Figure out how many lines of the material below contain the word "joints". Answer with the number only.

-- BEGIN Data --

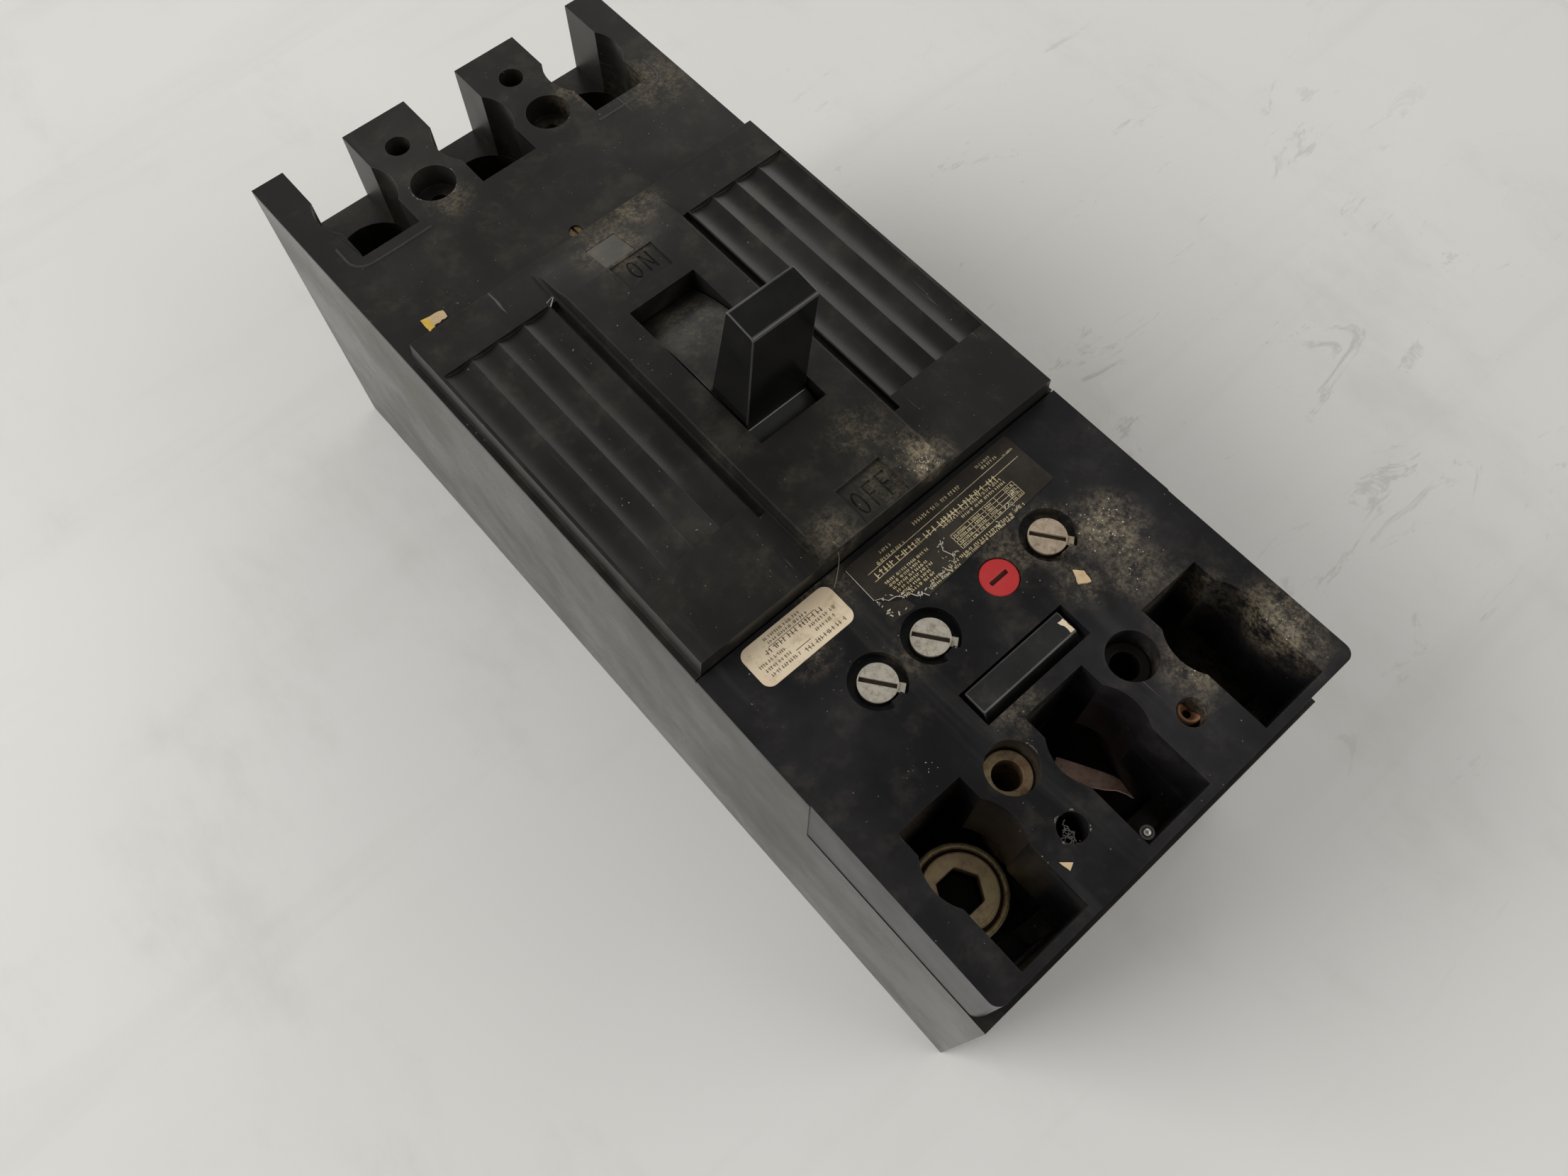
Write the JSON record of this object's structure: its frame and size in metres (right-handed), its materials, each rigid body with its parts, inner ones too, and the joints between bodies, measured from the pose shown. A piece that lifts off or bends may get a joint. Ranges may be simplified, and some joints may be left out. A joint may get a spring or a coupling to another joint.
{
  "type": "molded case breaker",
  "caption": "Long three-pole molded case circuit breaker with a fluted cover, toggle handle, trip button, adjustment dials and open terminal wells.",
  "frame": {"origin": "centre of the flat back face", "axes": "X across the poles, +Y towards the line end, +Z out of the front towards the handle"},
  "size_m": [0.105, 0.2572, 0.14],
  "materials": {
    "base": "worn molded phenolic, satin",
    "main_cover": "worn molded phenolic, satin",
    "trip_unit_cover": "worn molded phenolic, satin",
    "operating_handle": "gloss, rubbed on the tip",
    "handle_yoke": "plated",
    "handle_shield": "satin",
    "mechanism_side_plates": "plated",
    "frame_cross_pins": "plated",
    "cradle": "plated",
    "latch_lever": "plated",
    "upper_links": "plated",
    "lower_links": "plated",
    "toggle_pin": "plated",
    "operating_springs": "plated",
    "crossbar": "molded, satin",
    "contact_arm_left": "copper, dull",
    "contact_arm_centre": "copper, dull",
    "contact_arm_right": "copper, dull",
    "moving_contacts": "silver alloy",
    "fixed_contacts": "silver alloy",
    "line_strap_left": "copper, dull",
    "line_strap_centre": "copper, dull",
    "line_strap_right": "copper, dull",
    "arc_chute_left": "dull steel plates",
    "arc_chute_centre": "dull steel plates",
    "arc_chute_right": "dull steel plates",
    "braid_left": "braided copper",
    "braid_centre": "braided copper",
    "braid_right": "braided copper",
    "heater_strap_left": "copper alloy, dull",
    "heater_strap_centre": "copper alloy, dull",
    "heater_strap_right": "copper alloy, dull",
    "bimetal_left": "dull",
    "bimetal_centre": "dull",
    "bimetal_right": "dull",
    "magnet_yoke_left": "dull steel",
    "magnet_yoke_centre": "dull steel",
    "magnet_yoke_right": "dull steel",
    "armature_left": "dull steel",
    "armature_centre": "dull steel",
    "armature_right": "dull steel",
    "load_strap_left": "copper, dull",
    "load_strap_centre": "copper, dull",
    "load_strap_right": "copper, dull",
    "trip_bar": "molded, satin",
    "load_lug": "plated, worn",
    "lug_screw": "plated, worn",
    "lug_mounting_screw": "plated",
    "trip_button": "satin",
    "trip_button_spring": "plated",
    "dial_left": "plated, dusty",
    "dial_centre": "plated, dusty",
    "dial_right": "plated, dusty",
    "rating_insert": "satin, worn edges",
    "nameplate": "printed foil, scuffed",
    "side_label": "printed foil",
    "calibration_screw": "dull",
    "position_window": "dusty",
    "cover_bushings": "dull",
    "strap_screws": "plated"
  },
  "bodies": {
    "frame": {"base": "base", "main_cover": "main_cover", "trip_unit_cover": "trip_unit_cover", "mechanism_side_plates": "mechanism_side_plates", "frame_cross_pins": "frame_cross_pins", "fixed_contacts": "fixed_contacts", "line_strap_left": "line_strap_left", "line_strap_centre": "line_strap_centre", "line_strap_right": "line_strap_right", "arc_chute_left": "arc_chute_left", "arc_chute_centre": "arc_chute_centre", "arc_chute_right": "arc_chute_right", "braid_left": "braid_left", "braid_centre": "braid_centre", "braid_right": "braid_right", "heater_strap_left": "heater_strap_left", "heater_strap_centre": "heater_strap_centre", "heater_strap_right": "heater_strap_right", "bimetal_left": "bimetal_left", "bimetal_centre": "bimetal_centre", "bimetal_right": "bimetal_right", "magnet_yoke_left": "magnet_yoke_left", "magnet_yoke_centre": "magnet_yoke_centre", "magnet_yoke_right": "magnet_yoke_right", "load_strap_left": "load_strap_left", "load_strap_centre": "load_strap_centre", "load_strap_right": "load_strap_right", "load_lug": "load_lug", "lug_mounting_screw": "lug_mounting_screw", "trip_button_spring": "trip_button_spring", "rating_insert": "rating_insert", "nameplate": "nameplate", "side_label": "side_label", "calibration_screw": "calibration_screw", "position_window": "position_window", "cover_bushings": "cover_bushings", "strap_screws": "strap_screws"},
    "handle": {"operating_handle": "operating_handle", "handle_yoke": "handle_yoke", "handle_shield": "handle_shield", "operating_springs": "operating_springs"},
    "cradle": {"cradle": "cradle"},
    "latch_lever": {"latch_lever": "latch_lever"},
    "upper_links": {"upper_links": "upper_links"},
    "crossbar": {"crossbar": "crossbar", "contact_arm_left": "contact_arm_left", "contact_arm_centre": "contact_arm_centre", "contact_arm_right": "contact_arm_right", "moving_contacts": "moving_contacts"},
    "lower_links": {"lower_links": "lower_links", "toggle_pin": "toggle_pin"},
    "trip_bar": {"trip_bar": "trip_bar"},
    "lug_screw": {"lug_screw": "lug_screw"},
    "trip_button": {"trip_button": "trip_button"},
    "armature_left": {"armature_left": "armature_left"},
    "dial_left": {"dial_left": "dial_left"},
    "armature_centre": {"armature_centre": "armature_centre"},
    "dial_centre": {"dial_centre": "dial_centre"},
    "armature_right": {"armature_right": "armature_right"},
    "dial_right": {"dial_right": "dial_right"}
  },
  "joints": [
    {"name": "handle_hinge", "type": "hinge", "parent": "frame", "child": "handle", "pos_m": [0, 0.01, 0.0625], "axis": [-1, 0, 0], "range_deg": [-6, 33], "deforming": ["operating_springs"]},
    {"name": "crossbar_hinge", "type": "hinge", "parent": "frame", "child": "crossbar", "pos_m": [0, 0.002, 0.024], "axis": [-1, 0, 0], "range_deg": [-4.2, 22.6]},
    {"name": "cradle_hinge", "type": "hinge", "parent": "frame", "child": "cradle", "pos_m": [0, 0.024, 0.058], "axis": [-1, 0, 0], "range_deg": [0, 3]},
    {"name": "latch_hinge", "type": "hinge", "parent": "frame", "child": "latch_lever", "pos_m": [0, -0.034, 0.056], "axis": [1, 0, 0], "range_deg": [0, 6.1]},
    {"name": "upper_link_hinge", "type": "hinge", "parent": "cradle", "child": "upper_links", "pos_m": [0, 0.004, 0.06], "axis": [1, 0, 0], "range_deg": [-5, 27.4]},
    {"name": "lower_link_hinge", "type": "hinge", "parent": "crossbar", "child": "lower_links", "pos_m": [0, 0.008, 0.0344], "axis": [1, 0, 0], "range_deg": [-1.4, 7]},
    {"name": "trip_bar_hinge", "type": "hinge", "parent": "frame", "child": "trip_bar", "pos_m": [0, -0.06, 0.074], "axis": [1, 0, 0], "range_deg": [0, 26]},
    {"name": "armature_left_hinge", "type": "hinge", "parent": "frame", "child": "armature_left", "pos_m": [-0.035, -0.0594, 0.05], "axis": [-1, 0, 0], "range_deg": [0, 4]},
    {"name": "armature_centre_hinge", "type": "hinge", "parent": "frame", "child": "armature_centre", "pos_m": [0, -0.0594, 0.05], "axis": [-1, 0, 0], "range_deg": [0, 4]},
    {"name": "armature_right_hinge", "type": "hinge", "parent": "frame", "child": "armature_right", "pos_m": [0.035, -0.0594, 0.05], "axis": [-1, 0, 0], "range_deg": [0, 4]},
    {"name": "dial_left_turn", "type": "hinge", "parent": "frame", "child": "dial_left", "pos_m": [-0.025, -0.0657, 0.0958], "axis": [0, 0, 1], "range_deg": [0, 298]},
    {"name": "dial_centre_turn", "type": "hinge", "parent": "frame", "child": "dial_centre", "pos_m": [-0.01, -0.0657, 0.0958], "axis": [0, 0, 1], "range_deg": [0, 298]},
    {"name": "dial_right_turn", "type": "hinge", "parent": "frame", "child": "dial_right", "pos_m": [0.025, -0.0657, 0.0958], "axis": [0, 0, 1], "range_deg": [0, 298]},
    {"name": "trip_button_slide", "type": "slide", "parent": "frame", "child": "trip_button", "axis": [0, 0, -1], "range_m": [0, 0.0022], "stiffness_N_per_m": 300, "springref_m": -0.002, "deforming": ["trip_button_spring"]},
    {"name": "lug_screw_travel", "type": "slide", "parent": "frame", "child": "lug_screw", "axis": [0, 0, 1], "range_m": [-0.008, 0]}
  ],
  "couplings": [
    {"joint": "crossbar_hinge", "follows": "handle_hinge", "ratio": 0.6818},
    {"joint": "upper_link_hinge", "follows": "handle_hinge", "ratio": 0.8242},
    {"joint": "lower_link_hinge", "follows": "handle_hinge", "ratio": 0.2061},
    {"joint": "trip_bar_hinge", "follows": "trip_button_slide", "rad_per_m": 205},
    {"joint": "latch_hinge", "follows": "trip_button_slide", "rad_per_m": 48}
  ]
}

-- END Data --

§ **Task result**: 2